Abstract: Modular forms and their higher-dimensional analogues are a priori analytically defined objects which happen to have many interesting relations to other subjects (such as number theory).  In this lecture, I will review how the algebraic geometry of modular curves was used for studying an important class of modular forms, and explain how the geometry of the so-called Shimura varieties can be used for an analogous theory in higher dimensions.  If time permits, I will also give an overview of some interesting recent developments concerning the cohomology of Shimura varieties and other locally symmetric spaces.  (There is no need to know what these objects are before you come to the talk.)


Tuesday, May 16, 2017

*Special Colloquium*

Kiran Kedlaya, UC San Diego

Title: Perfectoid spaces and homological conjectures

Abstract: We sketch how recent work of Andre and Bhatt, together with the basic theory of perfectoid spaces, can be used to resolve some long-standing problems in commutative algebra.
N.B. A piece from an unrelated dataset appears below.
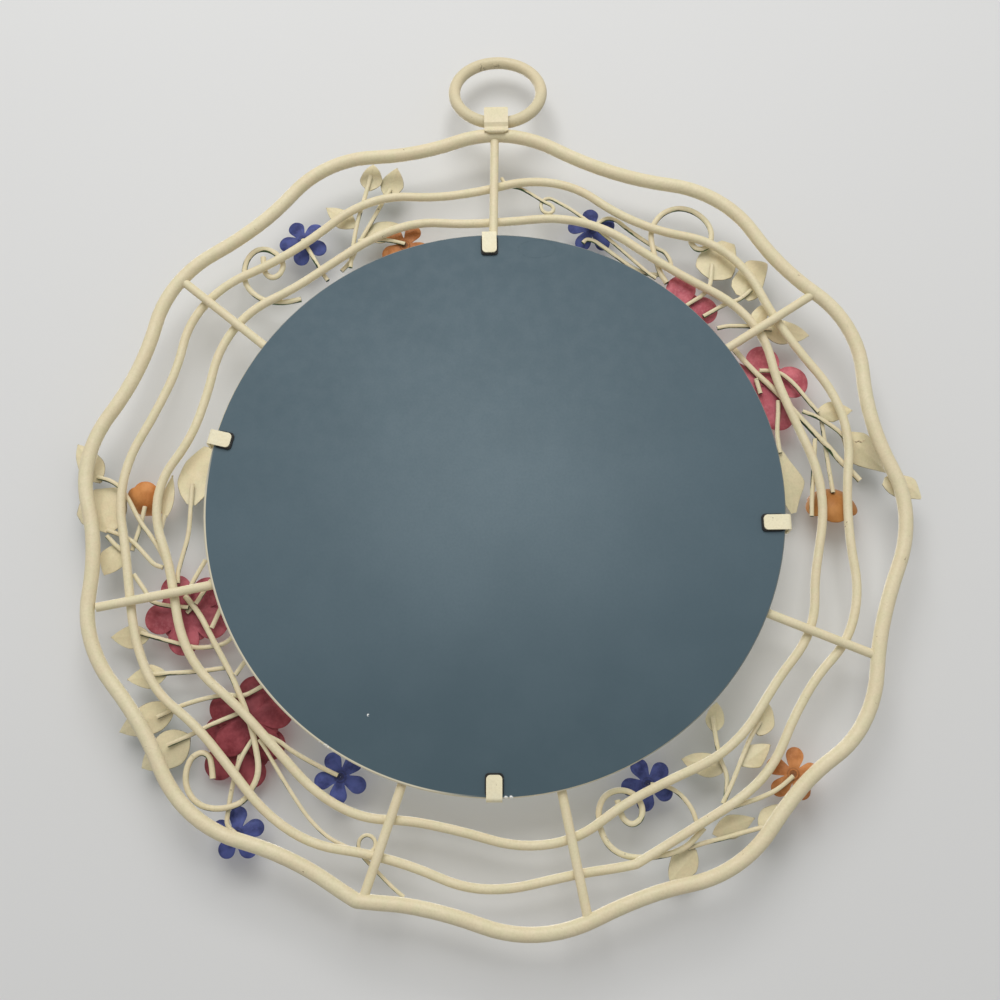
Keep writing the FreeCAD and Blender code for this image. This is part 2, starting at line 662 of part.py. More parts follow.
spokes = []
for number, (outer_angle, inner_angle) in enumerate(spoke_angles):
    start = ring_point(inner_angle, seat_radius, 0)
    end = ring_point(outer_angle, outer_hoop_radius, 0)
    rod = Part.makeCylinder(spoke_rod / 2, (end - start).Length, start, end - start)
    rod = rod.cut(seat_ring).cut(outer_hoop)
    spokes.append(max(rod.Solids, key=lambda piece: piece.Volume))
    export("spoke_" + str(number + 1), [spokes[-1]])

# Glass with a ground edge
glass = Part.makeCylinder(glass_radius, glass_thickness, V(0, glass_front, 0), V(0, 1, 0))
rims = [edge for edge in glass.Edges if edge.Closed and isinstance(edge.Curve, Part.Circle)]
glass = glass.makeChamfer(glass_bevel, rims)
export("mirror_glass", [glass])

# Clips over the back of the glass, each with its pad
clip_table = [
    ("top", clip_angle_top, clip_tab_reach_top, clip_play_top, 0),
    ("left", clip_angle_left, clip_tab_reach_left, clip_play_left, 0),
    ("bottom", clip_angle_bottom, clip_tab_reach_bottom, clip_play_bottom, 0),
    ("right", clip_angle_right, clip_tab_reach_right, clip_play_right, clip_twist_right),
]
for name, angle, reach, play, twist in clip_table:
    strip, pad = clip(angle, reach, play, twist)
    for spoke in spokes:
        if strip.BoundBox.intersect(spoke.BoundBox):
            strip = max(strip.cut(spoke).Solids, key=lambda piece: piece.Volume)
    export("clip_" + name, [strip])
    export("clip_pad_" + name, [pad])

# Strap folded over the bar of the hanging ring and welded to the crest of the outer hoop
crest_top = hanger.z + outer_rod / 2
inner_half = strap_gap / 2
outer_half = inner_half + strap_thickness
foot_inner = outer_rod / 2 - weld_bite
foot_outer = foot_inner + strap_thickness
top = crest_top + strap_height
bottom = crest_top - strap_lap
neck_low = crest_top - strap_neck / 2
neck_high = crest_top + strap_neck / 2


def at(depth, height):
    return V(hanger.x - strap_width / 2, depth, height)


strap_points = [
    at(-foot_outer, bottom), at(-foot_outer, neck_low), at(-outer_half, neck_high),
    at(-outer_half, top), at(outer_half, top), at(outer_half, neck_high), at(foot_outer, neck_low),
    at(foot_outer, bottom), at(foot_inner, bottom), at(foot_inner, neck_low),
    at(inner_half, neck_high), at(inner_half, top - strap_thickness),
    at(-inner_half, top - strap_thickness), at(-inner_half, neck_high), at(-foot_inner, neck_low),
    at(-foot_inner, bottom),
]
bend_out, bend_in = strap_bend_outer, strap_bend_inner
strap_radii = [0, 0, 0, bend_out, bend_out, 0, 0, 0, 0, 0, 0, bend_in, bend_in, 0, 0, 0]
strap = rounded_outline(strap_points, strap_radii).extrude(V(strap_width, 0, 0))
front_shape = rounded_outline(
    [V(hanger.x - strap_width / 2, -outer_half, bottom),
     V(hanger.x + strap_width / 2, -outer_half, bottom),
     V(hanger.x + strap_width / 2, -outer_half, top),
     V(hanger.x - strap_width / 2, -outer_half, top)],
    [0, 0, strap_corner, strap_corner],
).extrude(V(0, outer_half * 2, 0))
strap = strap.common(front_shape).cut(outer_hoop)
export("hanger_strap", [max(strap.Solids, key=lambda piece: piece.Volume)])

hanging_ring = Part.makeTorus(ring_radius, ring_rod / 2,
                              ring_axis + V(-ring_slide, 0, ring_radius), V(0, 1, 0))
hanging_ring.rotate(ring_axis, V(1, 0, 0), ring_rest_tip)
export("hanging_ring", [hanging_ring])

# Long rods of the sprays
export("scroll_a", [flat_rod(scroll_a_shares, main_depth, main_rod)])
export("scroll_b", [flat_rod(scroll_b_shares, main_depth, main_rod)])
export("main_stem_c", [flat_rod(main_stem_c_shares, main_depth, main_rod)])
export("main_stem_d", [flat_rod(main_stem_d_shares, main_depth, main_rod)])
export("scroll_e", [flat_rod(scroll_e_shares, main_depth, main_rod)])
export("tendril_b", [tendril(tendril_b_shares)])
export("tendril_d", [tendril(tendril_d_shares)])

# Thin stems and leaves
deep_depths = [over_main_depth - stem_rod + weld_bite, layer_depths["deep"], layer_depths["deep"]]
deep_points = [place(a, u, d) for (a, u), d in zip(deep_stem_shares, deep_depths)]
deep_stem = rod_along(deep_points, stem_rod)
stem_groups = [
    ("stems_a", layer_stems(stem_a_shares)),
    ("stems_b", layer_stems(stem_b_shares)),
    ("stems_c", layer_stems(stem_c_shares)),
    ("stems_d_upper", layer_stems(stem_d_upper_shares)),
    ("stems_d_lower", layer_stems(stem_d_lower_shares) + [deep_stem]),
    ("stems_e", layer_stems(stem_e_shares)),
]
for name, solids in stem_groups:
    export(name, solids)

leaf_groups = [
    ("leaves_a", leaf_a_shares),
    ("leaves_b", leaf_b_shares),
    ("leaves_c", leaf_c_shares),
    ("leaves_d_upper", leaf_d_upper_shares),
    ("leaves_d_lower", leaf_d_lower_shares),
    ("leaves_e", leaf_e_shares),
]
for name, table in leaf_groups:
    export(name, [leaf(*row) for row in table])

for row in blossom_shares:
    export(row[0], blossom(*row[1:]))
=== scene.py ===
import math
import random

import bmesh
import bpy
import numpy as np
from mathutils import Matrix, Vector, noise


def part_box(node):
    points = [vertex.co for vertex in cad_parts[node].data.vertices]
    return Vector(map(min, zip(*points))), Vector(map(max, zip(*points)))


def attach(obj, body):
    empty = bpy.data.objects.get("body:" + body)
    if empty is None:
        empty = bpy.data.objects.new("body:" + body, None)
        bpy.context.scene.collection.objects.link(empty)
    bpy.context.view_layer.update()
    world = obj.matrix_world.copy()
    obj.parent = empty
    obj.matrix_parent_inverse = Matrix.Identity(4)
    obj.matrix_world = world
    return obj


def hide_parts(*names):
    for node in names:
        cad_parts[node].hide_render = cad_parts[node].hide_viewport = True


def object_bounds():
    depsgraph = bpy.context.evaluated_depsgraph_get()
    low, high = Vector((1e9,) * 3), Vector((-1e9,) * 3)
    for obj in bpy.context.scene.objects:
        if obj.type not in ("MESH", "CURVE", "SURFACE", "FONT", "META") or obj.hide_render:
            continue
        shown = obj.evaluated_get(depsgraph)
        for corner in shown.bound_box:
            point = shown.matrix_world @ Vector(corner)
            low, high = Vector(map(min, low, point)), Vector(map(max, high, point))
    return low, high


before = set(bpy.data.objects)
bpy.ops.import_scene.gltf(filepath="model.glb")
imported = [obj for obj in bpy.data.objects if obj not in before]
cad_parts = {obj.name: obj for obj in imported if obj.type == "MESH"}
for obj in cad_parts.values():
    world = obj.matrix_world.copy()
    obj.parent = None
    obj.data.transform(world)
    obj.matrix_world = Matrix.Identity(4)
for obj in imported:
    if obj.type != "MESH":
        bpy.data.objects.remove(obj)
cad_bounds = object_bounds()

# Round wall mirror in a wire frame with flower sprays, seen from its wall side.
# Metres, +Z up, front towards -Y, zero on the hinge line of the hanging ring.

mm = 0.001

# Camera: looks from behind and a little from below, as in the photograph
camera_target = Vector((1.46 * mm, 0, -223.12 * mm))
camera_distance = 700 * mm
camera_tilt = 0.26189
camera_roll = -0.01697
camera_lens = 47.686
camera_sensor = 36.0
camera_near = 10 * mm
camera_far = 20

# Stage: a table top just in front of the flowers, and a wall just behind the clips
table_gap = 1.5 * mm
wall_gap = 1.0 * mm
stage_half = 3.5
table_shade = 0.72
wall_shade = 0.74
stage_tints = ((1.0, 1.0, 0.99), (0.98, 0.98, 0.965))
stage_grain = 5.0
stage_roughness = 0.9
stage_gloss = 0.1

# Lamps, and a white sky that is brighter above than below
key_place = Vector((0.12, 1.35, 0.72))
key_size = 1.1
key_power = 16.4
front_place = Vector((0.5, -1.6, 0.7))
front_size = 1.6
front_power = 16.0
sky_top = 0.58
sky_bottom = 0.40
sky_white = (1.0, 1.0, 1.0, 1.0)

# Points of one solid that lie this close together are one point, and so are those of a sheet
solid_joint = 0.001 * mm
sheet_joint = 0.002 * mm

# Steel sheet of the leaves and blossoms. Every sheet piece has one name, which Blender numbers
# in the order in which they are made, and its mesh has the name of its leaf or blossom
sheet_thickness = 0.7 * mm
sheet_piece = "Middle"

# UV maps of a sheet, and where each starts in the marks of a point: its share of the way round
# or along and out, and then its distance from the middle in millimetres
sheet_maps = (("UVMap", 0), ("Middle", 2))

# Blossoms: sizes in millimetres of a petal's place and radius, of the notches between petals and
# of the cup, and how far the notches are filled up
petal_count = 5
small_shape = {"distance": 9.4, "radius": 4.6, "notch": 4.4, "cup": 45.0}
bell_shape = {"distance": 7.4, "radius": 7.0, "notch": 11.9, "cup": 16.5, "webbed": 0.45}
bud_shape = {"distance": 5.6, "radius": 5.6, "notch": 9.5, "cup": 12.5, "webbed": 0.5}
large_shape = {"distance": 14.5, "radius": 8.4, "notch": 7.0, "cup": 120.0}
wide_shape = {"distance": 17.0, "radius": 9.4, "notch": 8.0, "cup": 120.0}
inner_shape = {"distance": 10.2, "radius": 5.8, "notch": 4.6, "cup": 70.0}
inner_ahead = 0.73 * mm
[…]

Among the more innocuous-looking of these is the direct summand conjecture: if R is a regular local ring, then any finite injective homomorphism from R to another ring splits in the category of R-modules.


Tuesday, May 23, 2017

Burt Totaro, UC Los Angeles

Title: Birational geometry and algebraic cycles

Abstract: A fundamental problem of algebraic geometry is to determine which algebraic varieties are rational, that is, isomorphic to projective space after removing lower-dimensional subvarieties
from both sides. We discuss the history of the problem. Some dramatic recent progress uses a new tool in this context: the Chow group of algebraic cycles.

Tuesday, May 30, 2017

Ralph Abraham, UC Santa Cruz

Title: Math at UCSC -- The Early Days

Abstract: With some help from the surviving pioneer staff, I will undertake a retrospective analysis of the historical development of mathematics at UCSC through the lens of chaos theory, 1965 -- 1994. 


Tuesday, June 6, 2017

Paul Yang, Princeton University

I will discuss several basic geometric inequalities for CR geometry, including isoperitmetric inequalities. Motivated by concepts in conformal geometry, some results have natural approaches.